I think the fact that the WNBA is getting more recognition and these women are getting more of the praise and admiration that are very well deserved speaks to the foundational work that the players did before this. Even before ’97, you can go back to women who paved the way. I’m looking at Rebecca Lobo. I’m looking at Lisa Leslie. I’m looking at Sheryl Swoopes. Dawn Staley. Just giants in the women’s basketball world. And so you have that foundation. But even then, they had a foundation before them—the Annie Meyerses of the world, the Nancy Liebermans of the world. There are so many women that have built this foundation, and I am just humbled and truly honored to be a part of one of the bricks laid for these young women now to be able to excel. I think the pay disparity is still way too much.

These women are the best in the world at what they do. It is the best league in the world, and they should be paid like other professional athletes are paid.
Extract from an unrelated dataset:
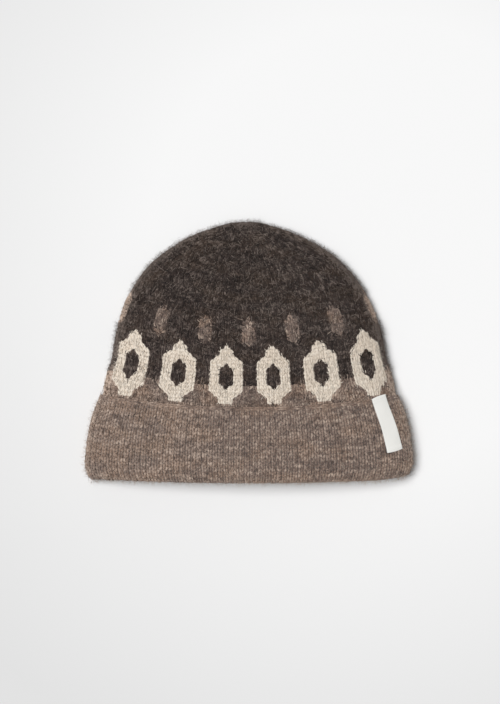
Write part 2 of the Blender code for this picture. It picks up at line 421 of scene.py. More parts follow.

I think one of the hurdles that the WNBA had to deal with early on was a lot of broadcasters and sports personalities, radio personalities—men who were not fans of the WNBA—they thought they could go out and just kick some girls’ butts because they were a man and they played in high school. It’s like, ‘Well, congratulations, you’re one of millions of men.’ But the blatant disrespect for these women’s work, we’ve kind of gotten beyond that. And for me, I’ll just take the sport of hockey. I’m not a huge hockey fan, but I don’t feel the need to go on every social media platform and every show and say how hockey is lame. I don’t feel the need to hate on that league. I’m just not a hockey person and that’s fine. But so men went out of their way to discredit women early on, and they did the WNBA a great disservice. But it also shows the resiliency of these women: We don’t care what you think. We’re still going to play. We’re still going to compete. And yes, if you would like to come out here, we’re more than glad to kick your butt on the basketball court as well, while you just sit back behind your mic and do all the chitchatting. But that’s another whole story.

This interview has been edited for clarity and length.